There I was, walking down the aisle of the yellow school bus, discman in hand. I was beaming, because I had just bought Mos Def's "Black on Both Sides" and Lucy Pearl's self-titled album. In my backpack, I had the two CD cases, which I diligently studied as we drove the bus route to the high school. Those two albums remain in my top 20 favourite. I still have the original discs and cases, but have transfered them both into my itunes for more "convenient accessibility."

"Convenient accessibility" - this is the problem. A few weeks ago, I was at my parent's house playing Scrabble with my Dad and flicking through a booklet that accompanied a compilation CD he had just purchased when he began lamenting the slow extinction of CDs. He listed all the things we will lose if music goes completely digital: cover art, lyrics, production notes, a crisper sound. It's so true, too. The great thing about having a hard copy of music is that you can reference it. In being able to do so, you draw on the nostalgia surrounding that album. It wouldn't be the same memory-evoking experience for me to scroll through my itunes and see the "Black on Both Sides" and "Lucy Pearl" albums listed.
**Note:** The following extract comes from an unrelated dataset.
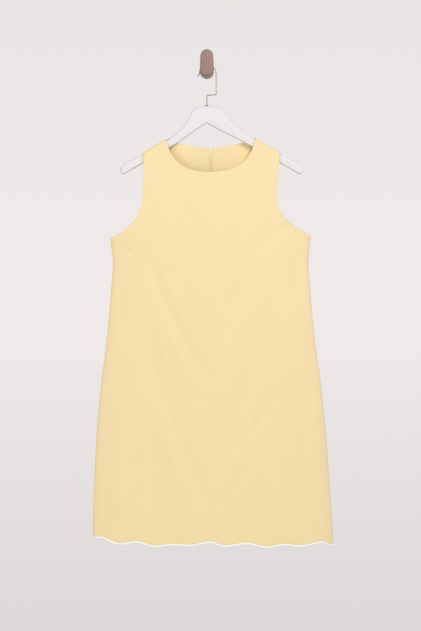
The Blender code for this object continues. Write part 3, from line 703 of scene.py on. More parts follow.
def floor_paint():
    """Pale matt floor that fades out towards its rim."""
    finish = Finish("pale_floor", (0.74, 0.72, 0.71), 0.9)
    x, y, _ = finish.parts(finish.object_point())
    far = (x * x + y * y) ** 0.5
    clear = finish.node("ShaderNodeBsdfTransparent")
    sockets = {0: far.between(*FLOOR_FADE), 2: clear}
    faded = finish.node("ShaderNodeMixShader", sockets=sockets)
    finish.tree.links.new(finish.shader.outputs[0], faded.socket.node.inputs[1])
    finish.tree.links.new(faded.socket, finish.tree.nodes["Material Output"].inputs["Surface"])
    return finish.material


def smooth_step(start, end, value):
    """Rises smoothly from 0 at start to 1 at end."""
    t = np.clip((np.asarray(value, float) - start) / (end - start), 0, 1)
    return t * t * (3 - 2 * t)


def read_curve(places, values, at):
    """The value at a place on a smooth curve through the places' values."""
    slopes = np.gradient(values, places)
    k = np.clip(np.searchsorted(places, at) - 1, 0, len(places) - 2)
    step = places[k + 1] - places[k]
    t = np.clip((at - places[k]) / step, 0, 1)
    start = (1 + 2 * t) * (1 - t) ** 2 * values[k] + t * (1 - t) ** 2 * step * slopes[k]
    end = t * t * (3 - 2 * t) * values[k + 1] + t * t * (t - 1) * step * slopes[k + 1]
    return start + end


def at_level(values, z):
    return read_curve(LEVELS, values, z)


def hanger_top(offset):
    """Height of the hanger's top edge at a distance from its middle."""
    distances, heights = np.array(HANGER_TOP_ROWS).T
    dome = read_curve(distances, heights, np.minimum(offset, ARM_START))
    return np.where(offset < ARM_START, dome, ARM_TOP + ARM_SLOPE * offset)


def hanger_y(x):
    """The arms bow forward, away from the wall, towards their tips."""
    return HANGER_Y - HANGER_BOW * ((x - HANGER_X) / HANGER_HALF) ** 2


def shoulder_z(x):
    """Height of the cloth's outer face where it lies over the hanger's arm."""
    return ARM_TOP + ARM_SLOPE * np.abs(x - HANGER_X) + CLOTH_RISE


def middle_y(x, z):
    """The surface between front and back: the hanger's bow at the top, flat lower down."""
    bow = hanger_y(x) - HANGER_Y
    return at_level(MIDDLE_YS, z) + bow * smooth_step(*BOW_HEIGHTS, z)


def fold_rise(folds, u, z, half_width):
    """How far the soft folds push the cloth out at a point."""
    total = np.zeros_like(u)
    for top_x, top_z, pull, bottom_x, bottom_z, reach, rise in folds:
        along = (top_z - z) / (top_z - bottom_z)
        t = np.clip(along, 0, 1)
        path = top_x + (bottom_x - top_x) * t + pull * 4 * t * (1 - t)
        ends = smooth_step(*FOLD_SWELLS, along) * (1 - smooth_step(*FOLD_DIES, along))
        total = total + rise * ends * np.exp(-(((u - path) / reach) ** 2))
    return total * smooth_step(0, FOLD_FADE_AT_SEAM, half_width - np.abs(u))


def dart_crease(u, z):
    """The sewn line of each bust dart and the pressed edge that shows through below it."""
    reach = smooth_step(DART_POINT, DART_POINT + DART_FADE, np.abs(u))
    slant = DART_SLANT * smooth_step(0, DART_SLANT_RUN, np.abs(u) - DART_POINT)
    groove = np.exp(-(((z - DART_Z + slant) / DART_GROOVE_HALF) ** 2))
    edge = np.exp(-(((z - DART_EDGE_Z + slant) / DART_STEP_HALF) ** 2))
    return (DART_STEP * edge - DART_GROOVE * groove) * reach


def waves(x, z):
    """Slow uneven waves over the whole cloth."""
    total = np.zeros_like(x)
    for across, down, turn, height in WAVES:
        total = total + height * np.sin(TURN * (x / across + z / down) + turn)
    return total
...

I have to physically hold those albums in my hand or visualize the cover art and that bus ride the first day I listened to them excitedly.

I appreciate the musical accessibility offered through the internet - I download songs all the time. But this hasty interaction we have with music nowadays has caused a loss in our connection (and perhaps appreciation) of the hard-copy album form. I think it's safe to say you take a longer and more in depth first listen of a record when you are forced to pay for it. I don't know how many times I have clicked through a mediocre song list on my itunes, ultimately writing it off and eventually deleting it afterwards. But with a tangible CD or record, you feel obliged to "get your money's worth." In past, I have bought albums and initially disliked them. But because I've paid in full for them, I force myself to re-listen. Take Mos Def's "The New Danger," for example. I was heavily disappointed by that record at first. But, after a few listens, it grew on me. All because I had committed to buying the CD.

I'm not against downloading, I think sharing music digitally is important, and - yes - convenient. But there is so much lost through the process of downloading. I won't even get into the losses felt by the artists and record companies; that's a whole other can of worms. What it comes down to is nostalgia: I just hope we don't let the internet kill the radio star in favor of a few easy clicks. Think about it: our mp3's can't get scratched like a CD can. Hard copies are literally more precious.